# Challenge:
Output a verbatim copy of the data, cut off after the line that contains "rim_w = 0.35; // [0.26:0.01:0.4]".

# Collected data:

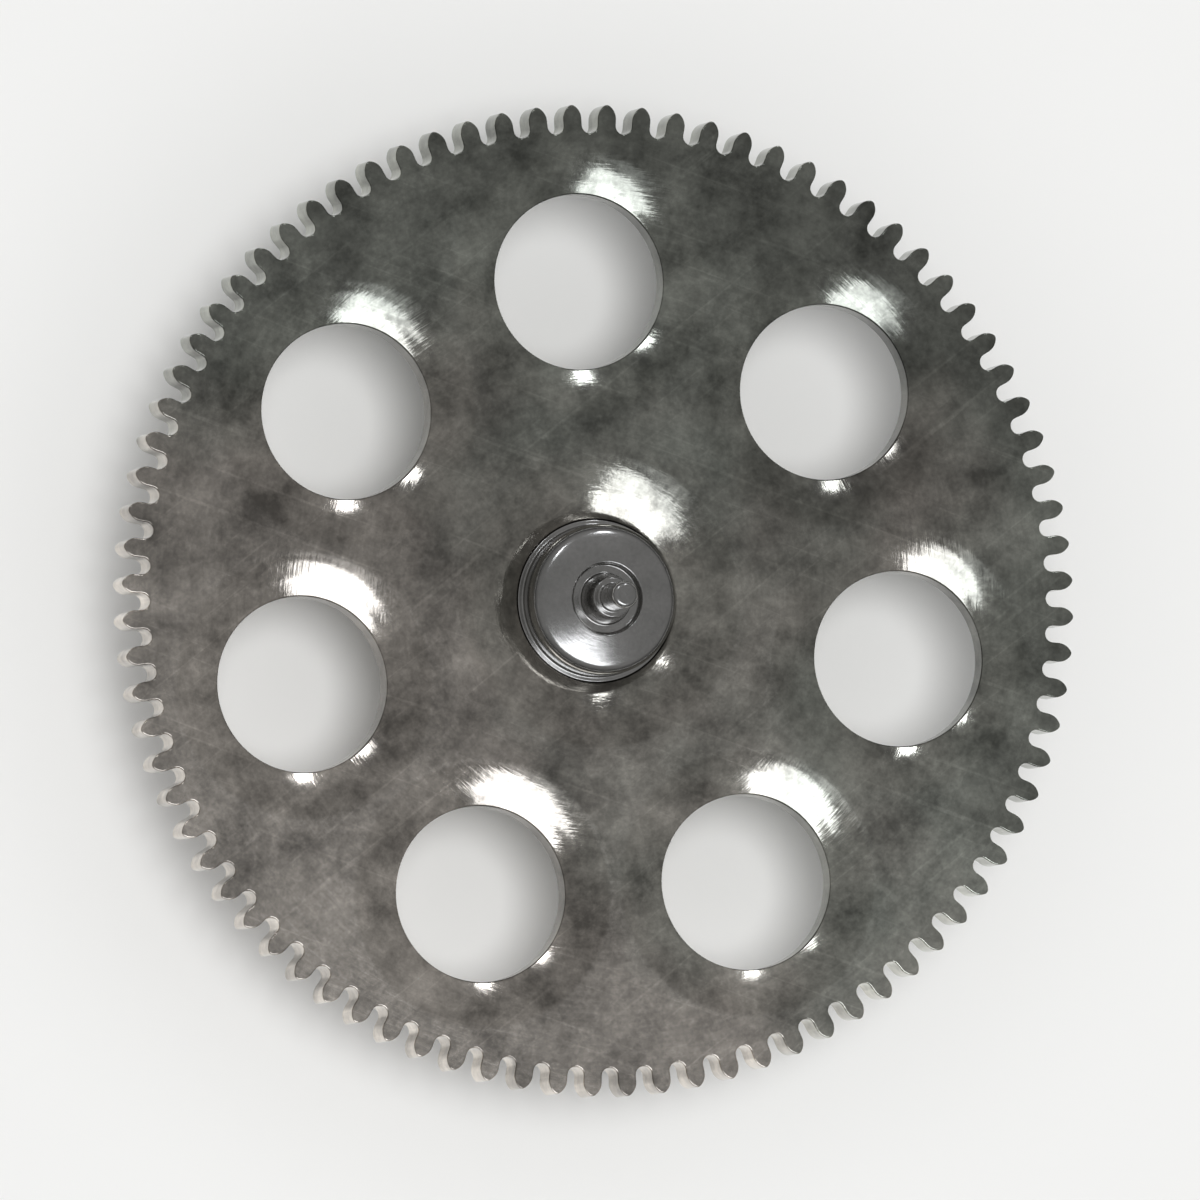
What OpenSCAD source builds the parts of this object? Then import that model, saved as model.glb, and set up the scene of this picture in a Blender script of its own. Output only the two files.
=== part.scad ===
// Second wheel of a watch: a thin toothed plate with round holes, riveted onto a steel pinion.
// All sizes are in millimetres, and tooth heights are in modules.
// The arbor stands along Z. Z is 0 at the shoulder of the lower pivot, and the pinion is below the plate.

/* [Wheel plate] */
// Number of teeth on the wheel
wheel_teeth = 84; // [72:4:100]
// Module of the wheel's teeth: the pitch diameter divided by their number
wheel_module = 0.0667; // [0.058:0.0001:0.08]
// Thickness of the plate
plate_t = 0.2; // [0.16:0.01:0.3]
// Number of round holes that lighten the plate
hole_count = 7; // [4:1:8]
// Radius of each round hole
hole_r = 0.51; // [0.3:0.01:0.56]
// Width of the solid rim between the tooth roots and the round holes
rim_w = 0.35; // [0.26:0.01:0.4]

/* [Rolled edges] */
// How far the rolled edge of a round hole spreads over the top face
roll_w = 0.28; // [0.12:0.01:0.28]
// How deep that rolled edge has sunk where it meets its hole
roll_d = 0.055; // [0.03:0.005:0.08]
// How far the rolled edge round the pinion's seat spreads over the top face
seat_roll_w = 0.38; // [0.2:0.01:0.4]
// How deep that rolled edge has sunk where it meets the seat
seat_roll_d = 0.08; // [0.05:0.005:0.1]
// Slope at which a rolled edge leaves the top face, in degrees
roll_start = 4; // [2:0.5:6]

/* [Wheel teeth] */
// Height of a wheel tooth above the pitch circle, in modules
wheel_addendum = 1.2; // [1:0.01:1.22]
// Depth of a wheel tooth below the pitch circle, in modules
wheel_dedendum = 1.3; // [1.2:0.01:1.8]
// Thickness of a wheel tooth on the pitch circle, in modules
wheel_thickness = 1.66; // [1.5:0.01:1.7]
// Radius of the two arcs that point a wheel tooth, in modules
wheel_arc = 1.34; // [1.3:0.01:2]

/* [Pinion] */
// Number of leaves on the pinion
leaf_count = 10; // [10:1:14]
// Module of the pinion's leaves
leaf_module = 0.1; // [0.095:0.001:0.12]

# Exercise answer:
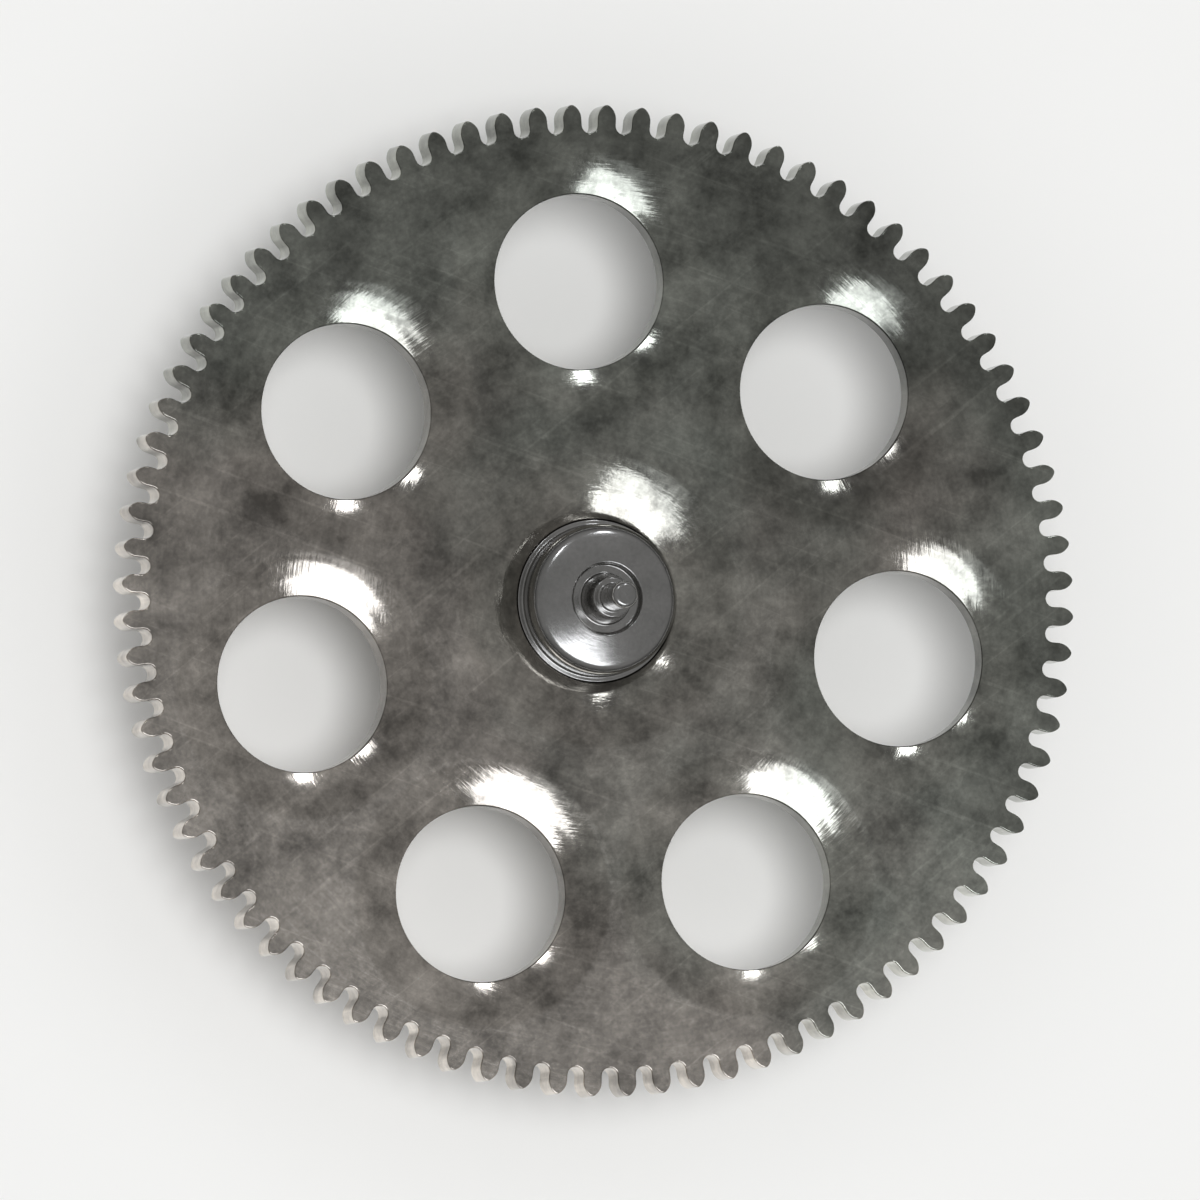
What OpenSCAD source builds the parts of this object? Then import that model, saved as model.glb, and set up the scene of this picture in a Blender script of its own. Output only the two files.
=== part.scad ===
// Second wheel of a watch: a thin toothed plate with round holes, riveted onto a steel pinion.
// All sizes are in millimetres, and tooth heights are in modules.
// The arbor stands along Z. Z is 0 at the shoulder of the lower pivot, and the pinion is below the plate.

/* [Wheel plate] */
// Number of teeth on the wheel
wheel_teeth = 84; // [72:4:100]
// Module of the wheel's teeth: the pitch diameter divided by their number
wheel_module = 0.0667; // [0.058:0.0001:0.08]
// Thickness of the plate
plate_t = 0.2; // [0.16:0.01:0.3]
// Number of round holes that lighten the plate
hole_count = 7; // [4:1:8]
// Radius of each round hole
hole_r = 0.51; // [0.3:0.01:0.56]
// Width of the solid rim between the tooth roots and the round holes
rim_w = 0.35; // [0.26:0.01:0.4]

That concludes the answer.